## What this task involves:
The exercise asks you to copy every line below in which "bodies" appears.

## Dataset extract:
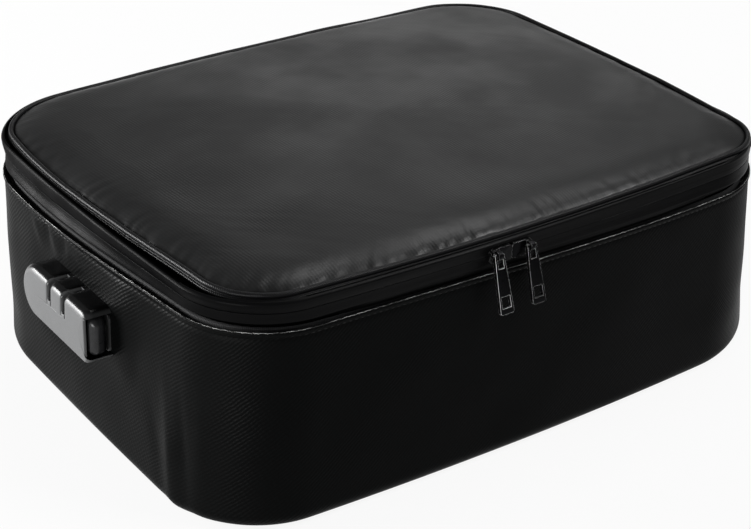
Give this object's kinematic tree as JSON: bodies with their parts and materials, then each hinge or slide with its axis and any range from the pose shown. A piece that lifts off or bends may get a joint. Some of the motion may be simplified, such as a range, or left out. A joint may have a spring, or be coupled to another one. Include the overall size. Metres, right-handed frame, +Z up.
{
  "type": "fireproof document bag",
  "caption": "Rounded fire-resistant cloth case with a crowned hinged lid, a hidden zip closed by sliders with pulls, and a side-mounted combination lock that takes the pulls.",
  "frame": {"origin": "middle of the base, on the floor", "axes": "+X to the right along the front, +Y to the back, +Z up; the zip pulls are at -Y and the lock is on the -X wall"},
  "size_m": [0.3948, 0.3028, 0.1311],
  "materials": {
    "shell_cloth": "coated glass-fibre twill, low sheen",
    "felt": "needled insulating felt",
    "wadding": "soft needled wadding",
    "board": "stiff dark board",
    "lining": "aluminised lining cloth",
    "binding": "woven tape",
    "piping": "coated cloth over a cord",
    "zip_tape": "smooth coated tape, satin",
    "hinge_cloth": "coated cloth",
    "coil": "moulded",
    "stop": "moulded",
    "slider": "dark plating",
    "pull": "dark plating, bright edges",
    "lock_shell": "satin face, glossy top",
    "button": "glossy",
    "latch": "stamped",
    "steel": "plated",
    "spring_wire": "drawn wire",
    "dial": "moulded",
    "sleeve": "turned"
  },
  "bodies": {
    "case": {"case_wall": "shell_cloth", "case_bottom": "shell_cloth", "case_insulation": "felt", "base_board": "board", "case_liner": "lining", "case_binding": "binding", "case_zip_tape": "zip_tape", "case_zip_coil": "coil", "case_zip_stops": "stop", "hinge_cloth_case": "hinge_cloth", "lock_housing": "lock_shell", "lock_base_plate": "lock_shell", "lock_back_plate": "steel", "lock_screws": "steel", "dial_shaft": "steel", "button_spring": "spring_wire"},
    "lid": {"lid_panel": "shell_cloth", "lid_padding": "wadding", "lid_insulation": "felt", "lid_liner": "lining", "lid_piping": "piping", "lid_zip_tape": "zip_tape", "lid_zip_coil": "coil", "lid_zip_stops": "stop", "hinge_cloth_lid": "hinge_cloth"},
    "slider_l": {"slider_left": "slider"},
    "slider_r": {"slider_right": "slider"},
    "pull_l": {"pull_left": "pull"},
    "pull_r": {"pull_right": "pull"},
    "dial_1": {"dial_wheel_1": "dial", "dial_sleeve_1": "sleeve"},
    "dial_2": {"dial_wheel_2": "dial", "dial_sleeve_2": "sleeve"},
    "dial_3": {"dial_wheel_3": "dial", "dial_sleeve_3": "sleeve"},
    "release": {"release_button": "button", "latch_slide": "latch"}
  },
  "joints": [
    {"name": "lid_hinge", "type": "hinge", "parent": "case", "child": "lid", "pos_m": [0, 0.1445, 0.114], "axis": [-1, 0, 0], "range_deg": [0, 180]},
    {"name": "slider_left_run", "type": "slide", "parent": "case", "child": "slider_l", "axis": [1, 0, 0], "range_m": [-0.085, 0]},
    {"name": "slider_right_run", "type": "slide", "parent": "case", "child": "slider_r", "axis": [1, 0, 0], "range_m": [0, 0.128]},
    {"name": "pull_left_swing", "type": "hinge", "parent": "slider_l", "child": "pull_l", "pos_m": [-0.0316, -0.1482, 0.1154], "axis": [-1, 0, 0], "range_deg": [-17, 158]},
    {"name": "pull_right_swing", "type": "hinge", "parent": "slider_r", "child": "pull_r", "pos_m": [-0.0114, -0.1482, 0.1154], "axis": [-1, 0, 0], "range_deg": [-17, 158]},
    {"name": "dial_1_turn", "type": "hinge", "parent": "case", "child": "dial_1", "pos_m": [-0.19667, 0.0103, 0.06098], "axis": [0, 1, 0], "continuous": true},
    {"name": "dial_2_turn", "type": "hinge", "parent": "case", "child": "dial_2", "pos_m": [-0.19667, -0.0029, 0.06098], "axis": [0, 1, 0], "continuous": true},
    {"name": "dial_3_turn", "type": "hinge", "parent": "case", "child": "dial_3", "pos_m": [-0.19667, -0.0161, 0.06098], "axis": [0, 1, 0], "continuous": true},
    {"name": "release_press", "type": "slide", "parent": "case", "child": "release", "axis": [0, 1, 0], "range_m": [0, 0.0045], "stiffness_N_per_m": 400, "springref_m": -0.004, "deforming": ["button_spring"]}
  ]
}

## Completed task:
Give this object's kinematic tree as JSON: bodies with their parts and materials, then each hinge or slide with its axis and any range from the pose shown. A piece that lifts off or bends may get a joint. Some of the motion may be simplified, such as a range, or left out. A joint may have a spring, or be coupled to another one. Include the overall size. Metres, right-handed frame, +Z up.
  "bodies": {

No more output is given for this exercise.